When film critics groups around the US started giving out their awards at the end of 2014, one name that came up again and again (and again and again) was J.K. Simmons for his role as the abusive teacher/mentor in Whiplash. There's a reason for that: it's a performance which simply will not be ignored. While the volcanic intensity of many scenes is what one most immediately remembers, what makes the character so effective is the way that Simmons is able to pull him back, to make him seem, at times, warm which in turn allows him to get past the defenses of his victim and make the victim feel as though he ought to keep working for his approval. The character is a master manipulator and Simmons' performance is so deep and nuanced that even after you see the emotional, psychological, and sometimes physical violence that he's capable of, you still find yourself wondering if maybe, just maybe, he isn't just a sadistic prick and really does have good intentions. As villains go, Simmons has created one that inspires an incredibly emotionally complicated reaction which provides the film with great psychological depth.
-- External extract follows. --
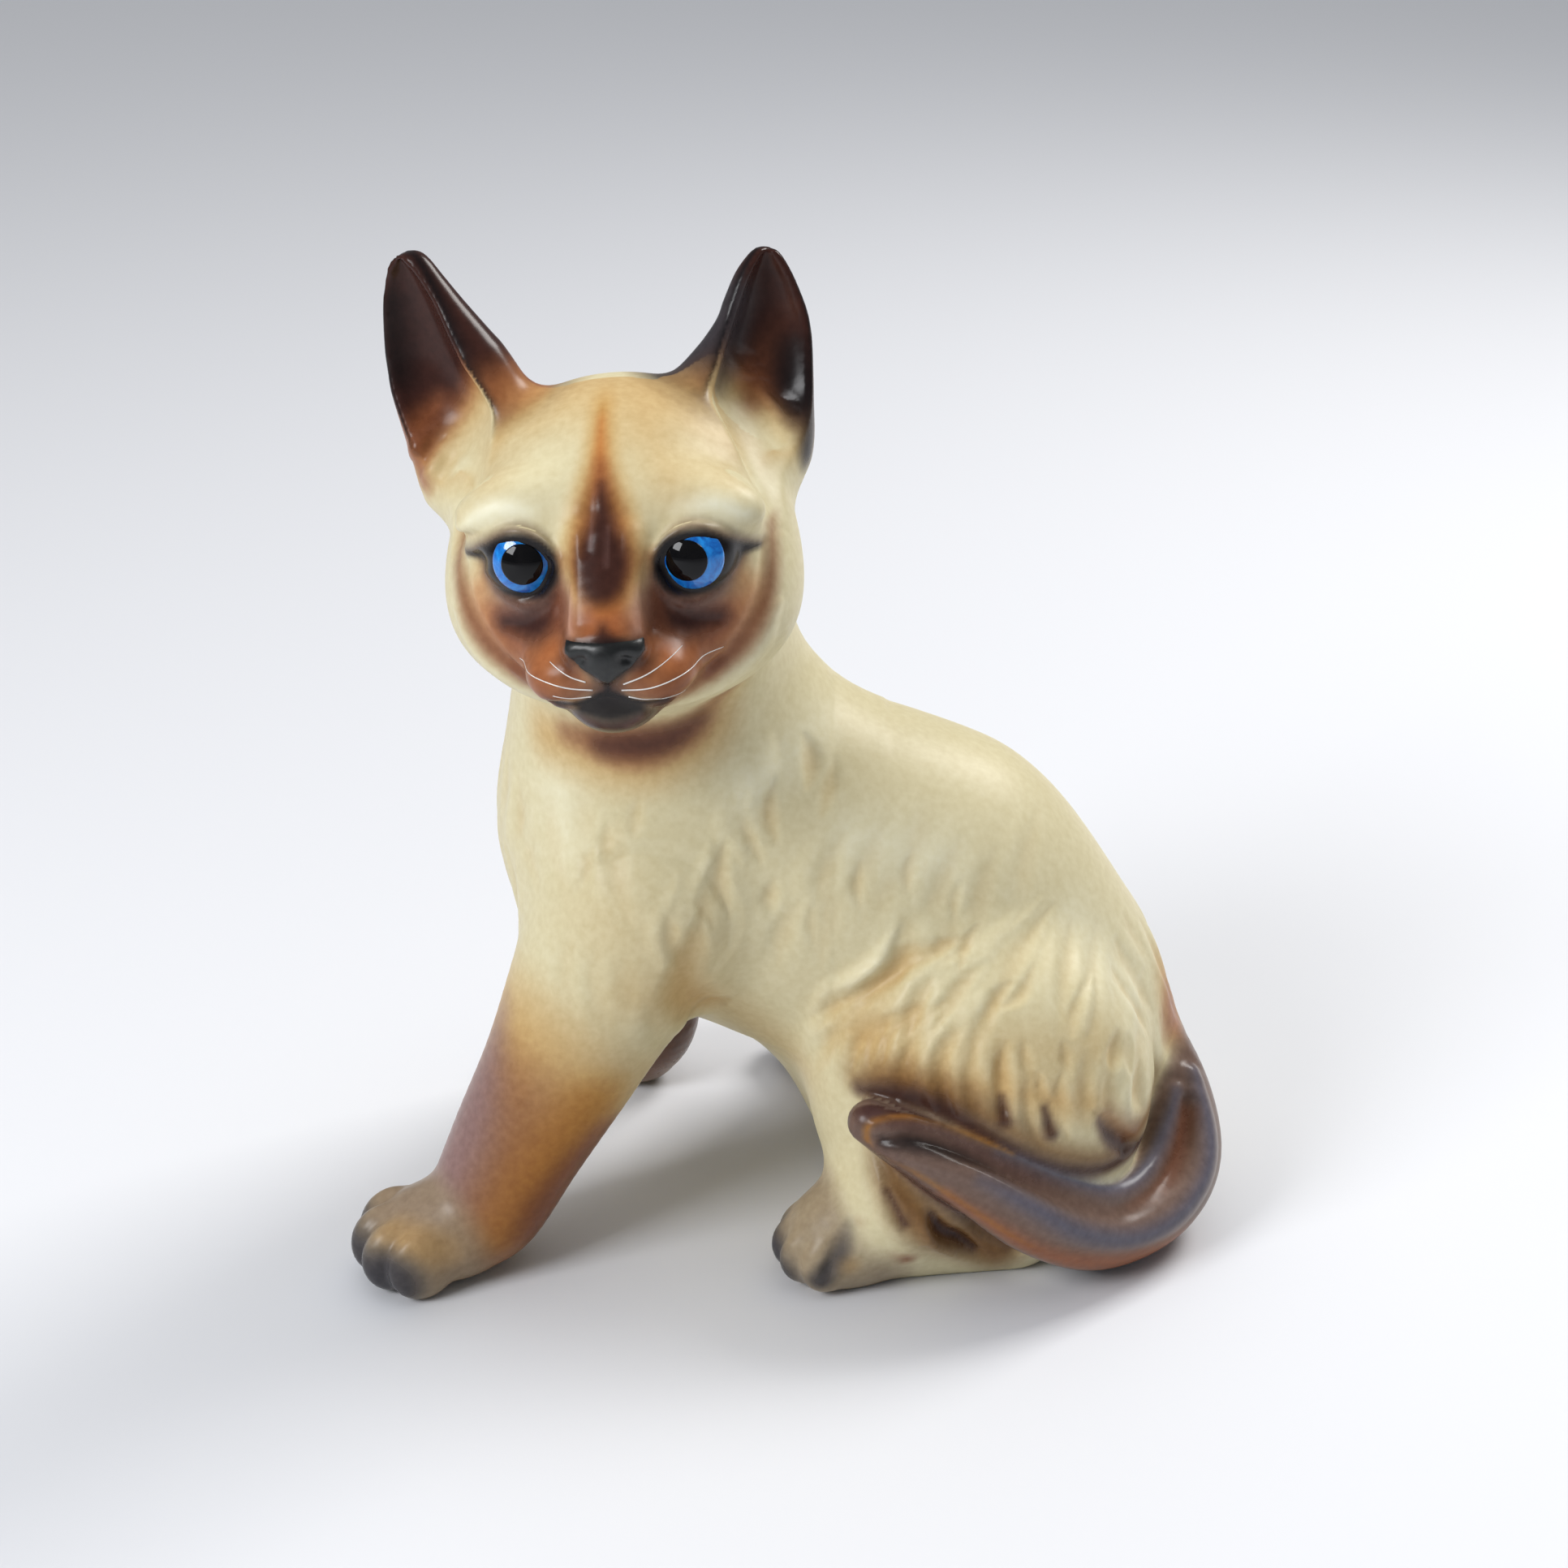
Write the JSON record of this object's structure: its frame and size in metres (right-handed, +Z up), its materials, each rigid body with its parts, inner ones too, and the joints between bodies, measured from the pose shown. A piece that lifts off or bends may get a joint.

Birdman is a high wire act from beginning to end, built around a story telling strategy that lends it a natural sense of urgency and intensity. As the man at the center of that story, Michael Keaton meets the film note for jazzy note. In a film which relies, in part, on the audience's association of Keaton with his Batman films, Keaton displays no vanity and instead throws himself completely into the role of an actor past his prime and trying desperately to hold on to some form of cultural relevance, taking the character to some incredible, embarrassing lows and some exhilarating, unbelievable highs. Keaton has kept a low profile as an actor for a while now and, if nothing else, Birdman is solid proof that despite that he remains one of the most versatile and electric performers working today.
Whenever I think back on this performance, I'm reminded of how easily it could have gone all wrong. On paper, after all, this exactly the type of role that is routinely mocked as an "Oscar role," something bluntly performative, mawkish, and providing the actor with a physical ailment that becomes the crutch of the performance. That's not what happens with Eddie Redmayne as Stephen Hawking in The Theory of Everything. Though he is called upon to give a performance that emphasizes the character's physical difficulties, it is not a performance that becomes defined by those physical limitations. Even as the performance becomes increasingly physical and decreasingly verbal, he always manages to push the humanity of the character through, never letting the man become absorbed by the ailment. It's a performance of great sensitivity, sly humor, and above all emotional resonance. He isn't "playing" Stephen Hawking here; he is Stephen Hawking.
Ralph Fiennes is an excellent actor but, like most actors, he's generally associated with certain types of characters, in his case characters who lean heavily towards the drama scale of the spectrum. It's not that he's never done comedy before, but that even when he has he's never seemed quite as playful and loose as he seems here. If he felt any strain stepping into Wes Anderson's world and becoming a part of it (and I imagine that one would, as Anderson's vision is so complete down to the finest detail that actors know they will have to bend to it, rather than trying to get it to bend to them), it never shows. Playing a character whose silliness never disturbs his inherent dignity, and striking a tone somewhere between deadpan and madcap, Fiennes delivers a masterclass in comedy that demonstrates that the more effortless a comedic performance seems, the more skillful it actually is.
The first thing one notices about Jake Gyllenhaal in Nightcrawler is his severely altered appearance. However, while the physical transformation that renders him almost insectoid in aspect, giving him a creepy crawly look that gives new meaning to the title, is an important part of the characterization, it's also ultimately a secondary one. This is a performance built on attitude, on the way that the character has absorbed and distilled self-help, motivational speak and repurposed it for his own ends, on how he doesn't so much fail to pick up social cues as ignore those that don't fit with his goal in any given interaction, on the unshakable confidence, impenetrable narcissism, and inconceivable ruthlessness of Louis Bloom. Not only does Gyllenhaal manage to turn in a performance that is sometimes frightening in its intensity, it is also a performance that is deeply, darkly funny and Gyllenhaal taps in to that comedic aspect in the performance without ever making it seem like the character is in on the joke.
As a priest who is informed in the film's opening scene that he's going to be assassinated by one of his parishioners, Brendan Gleeson is put through the wringer in Calvary. Playing a good man struggling to do right by the people around him, even when those people treat him with distrust and contempt, and trying to uphold and defend the values of his religion even as he's forced to accept responsibility for the corruption and evil that has taken root within the institution, he cycles through virtually every emotion known to man between the opening and closing frames of the film. Plenty of actors have played characters who act as "Christ figures," but few have brought as much nuance, as much gentleness and passion, or as much strength (and not the indestructible kind that exists only in stories, but the kind that at times falters and gives way to doubt, the kind that is inherently human) to it. Gleeson is a consistently excellent actor, and often so subtle in what he does that it's easy to overlook that he's doing it - it's just there, a part of the fabric of the film's existence - but just because he won't call attention to himself, doesn't mean he's not deserving of the attention. This is a great performance.